Repeat exactly the lines from the start through the line with "head_girth = 575; // [530:5:620]", both ends included.

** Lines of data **
□ □ □
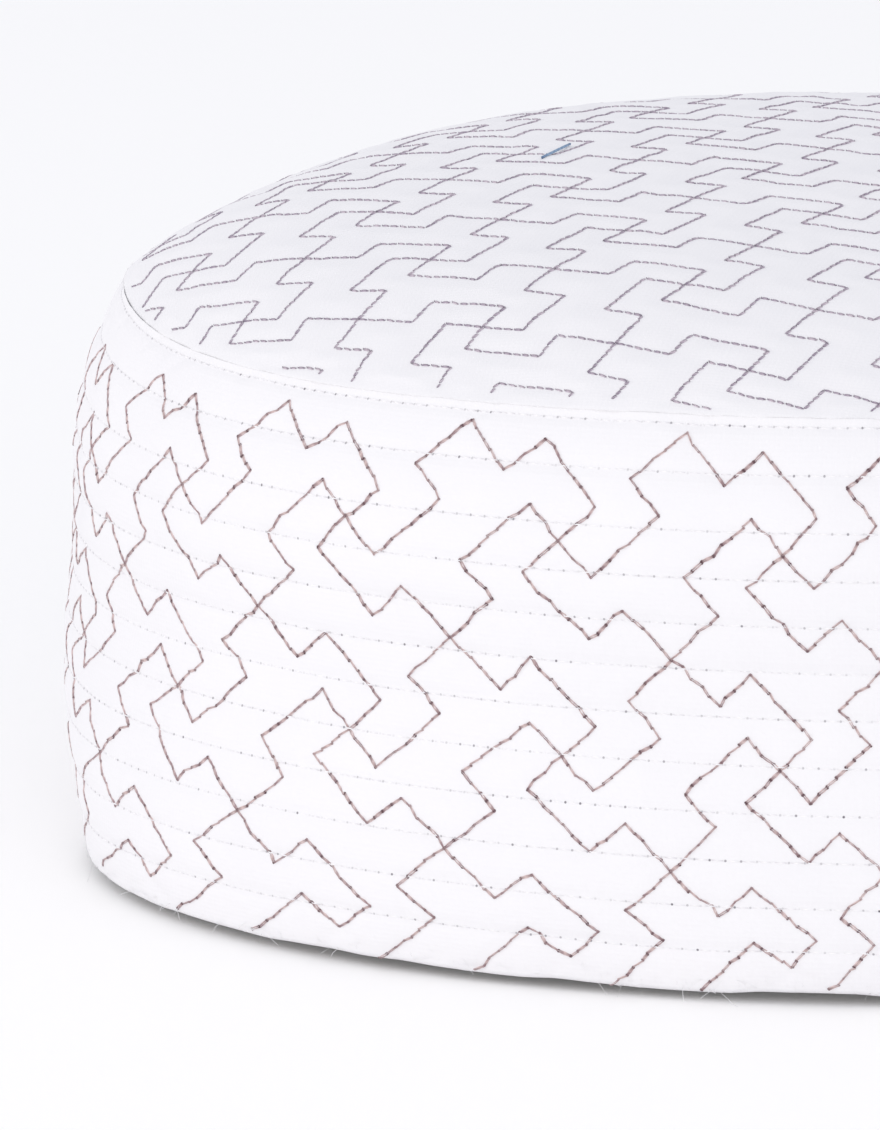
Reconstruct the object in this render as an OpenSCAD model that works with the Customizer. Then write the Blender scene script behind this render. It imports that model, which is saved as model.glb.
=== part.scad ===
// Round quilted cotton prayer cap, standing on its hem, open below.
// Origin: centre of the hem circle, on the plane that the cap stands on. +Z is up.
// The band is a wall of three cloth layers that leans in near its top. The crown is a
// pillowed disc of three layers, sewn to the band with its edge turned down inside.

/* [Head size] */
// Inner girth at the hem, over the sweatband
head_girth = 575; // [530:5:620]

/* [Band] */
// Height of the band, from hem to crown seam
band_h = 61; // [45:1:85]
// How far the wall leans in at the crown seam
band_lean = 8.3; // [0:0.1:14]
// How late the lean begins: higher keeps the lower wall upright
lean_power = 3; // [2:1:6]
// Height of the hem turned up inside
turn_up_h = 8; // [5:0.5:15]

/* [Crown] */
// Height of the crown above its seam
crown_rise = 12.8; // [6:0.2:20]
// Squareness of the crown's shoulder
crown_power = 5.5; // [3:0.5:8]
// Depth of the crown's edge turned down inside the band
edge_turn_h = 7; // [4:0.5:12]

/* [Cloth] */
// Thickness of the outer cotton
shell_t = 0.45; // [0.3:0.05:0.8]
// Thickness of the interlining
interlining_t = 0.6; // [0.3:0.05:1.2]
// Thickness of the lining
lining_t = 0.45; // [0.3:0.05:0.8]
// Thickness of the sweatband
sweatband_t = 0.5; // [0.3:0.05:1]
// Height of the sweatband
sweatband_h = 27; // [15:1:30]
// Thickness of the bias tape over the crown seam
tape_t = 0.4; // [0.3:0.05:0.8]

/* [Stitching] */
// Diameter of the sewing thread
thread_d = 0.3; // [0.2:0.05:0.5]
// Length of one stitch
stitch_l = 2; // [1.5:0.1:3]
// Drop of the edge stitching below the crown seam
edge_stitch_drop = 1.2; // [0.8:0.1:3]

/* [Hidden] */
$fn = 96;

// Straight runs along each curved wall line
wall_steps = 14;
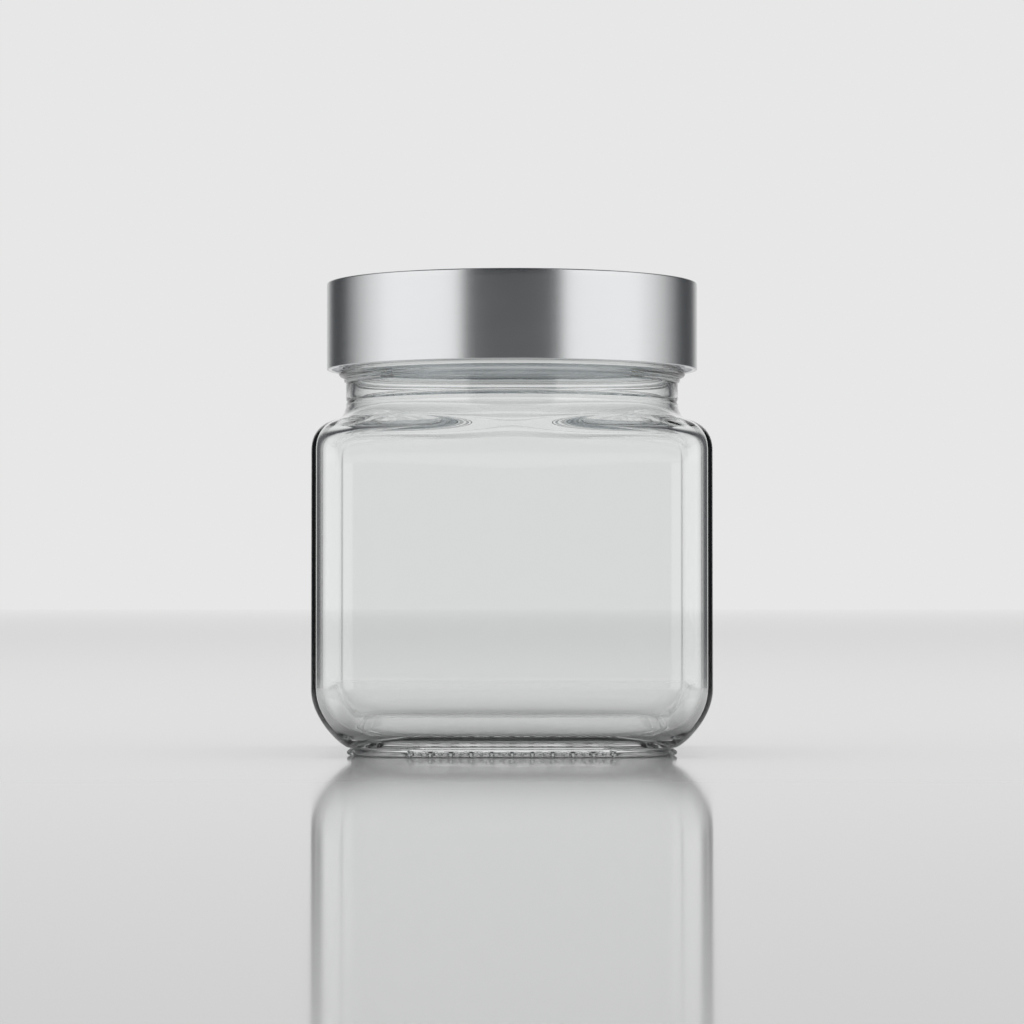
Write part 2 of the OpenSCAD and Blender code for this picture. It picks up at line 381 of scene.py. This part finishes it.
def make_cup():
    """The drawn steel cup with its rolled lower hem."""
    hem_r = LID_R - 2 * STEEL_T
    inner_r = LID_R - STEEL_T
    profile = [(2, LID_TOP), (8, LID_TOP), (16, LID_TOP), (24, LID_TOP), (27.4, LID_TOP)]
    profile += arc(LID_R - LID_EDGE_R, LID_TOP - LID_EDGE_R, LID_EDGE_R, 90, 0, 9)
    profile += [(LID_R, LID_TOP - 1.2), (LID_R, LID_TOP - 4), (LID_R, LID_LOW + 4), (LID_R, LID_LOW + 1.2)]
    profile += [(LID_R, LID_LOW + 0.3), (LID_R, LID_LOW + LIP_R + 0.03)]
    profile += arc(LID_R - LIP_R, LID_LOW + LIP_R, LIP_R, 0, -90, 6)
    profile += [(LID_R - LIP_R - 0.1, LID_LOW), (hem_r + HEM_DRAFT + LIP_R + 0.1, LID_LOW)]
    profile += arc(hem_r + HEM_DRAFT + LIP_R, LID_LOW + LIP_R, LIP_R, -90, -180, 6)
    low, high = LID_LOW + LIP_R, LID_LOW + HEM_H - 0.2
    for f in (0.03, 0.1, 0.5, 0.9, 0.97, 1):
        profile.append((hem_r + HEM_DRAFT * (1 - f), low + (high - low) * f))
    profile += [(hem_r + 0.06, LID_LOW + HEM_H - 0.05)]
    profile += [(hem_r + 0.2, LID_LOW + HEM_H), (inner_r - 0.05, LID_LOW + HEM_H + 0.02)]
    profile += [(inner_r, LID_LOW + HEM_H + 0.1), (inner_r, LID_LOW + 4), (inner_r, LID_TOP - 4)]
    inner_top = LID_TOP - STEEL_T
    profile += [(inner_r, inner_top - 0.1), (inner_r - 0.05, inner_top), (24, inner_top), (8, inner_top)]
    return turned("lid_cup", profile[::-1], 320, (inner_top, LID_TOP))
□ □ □
** Written answer **
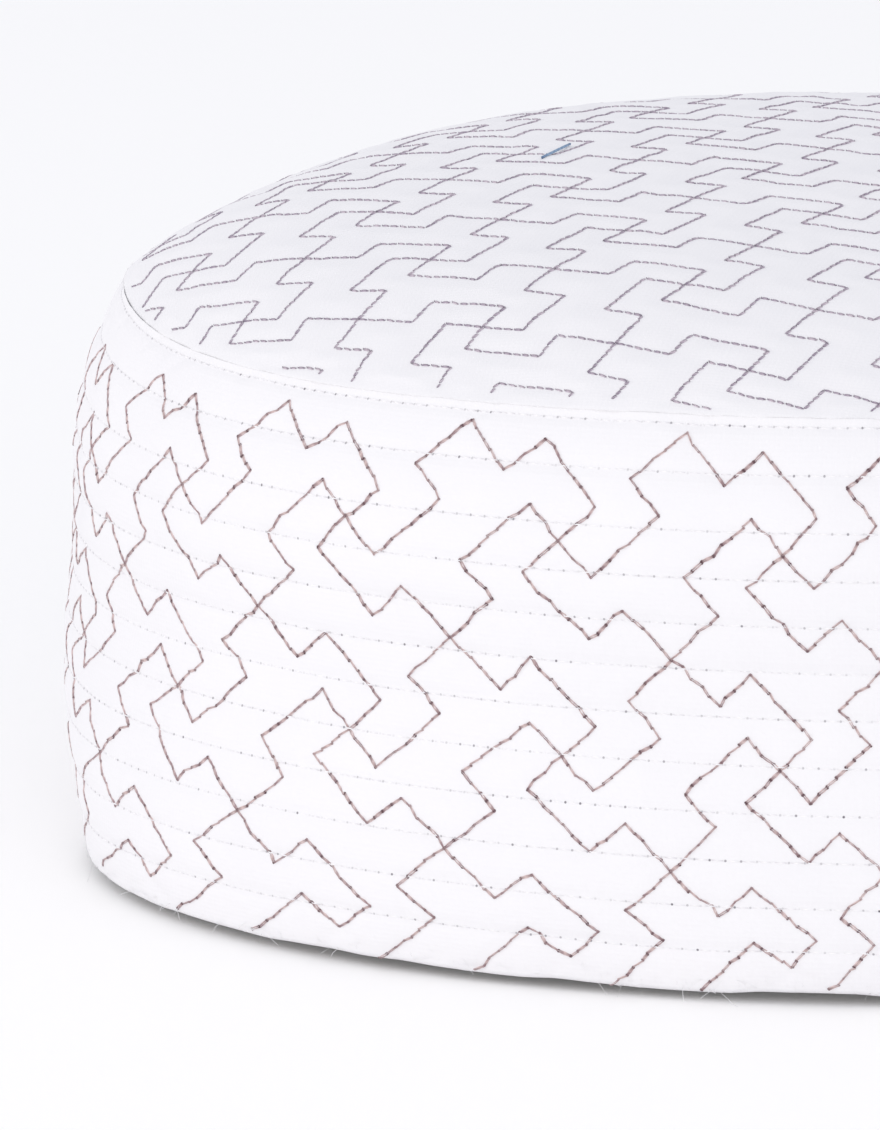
Reconstruct the object in this render as an OpenSCAD model that works with the Customizer. Then write the Blender scene script behind this render. It imports that model, which is saved as model.glb.
=== part.scad ===
// Round quilted cotton prayer cap, standing on its hem, open below.
// Origin: centre of the hem circle, on the plane that the cap stands on. +Z is up.
// The band is a wall of three cloth layers that leans in near its top. The crown is a
// pillowed disc of three layers, sewn to the band with its edge turned down inside.

/* [Head size] */
// Inner girth at the hem, over the sweatband
head_girth = 575; // [530:5:620]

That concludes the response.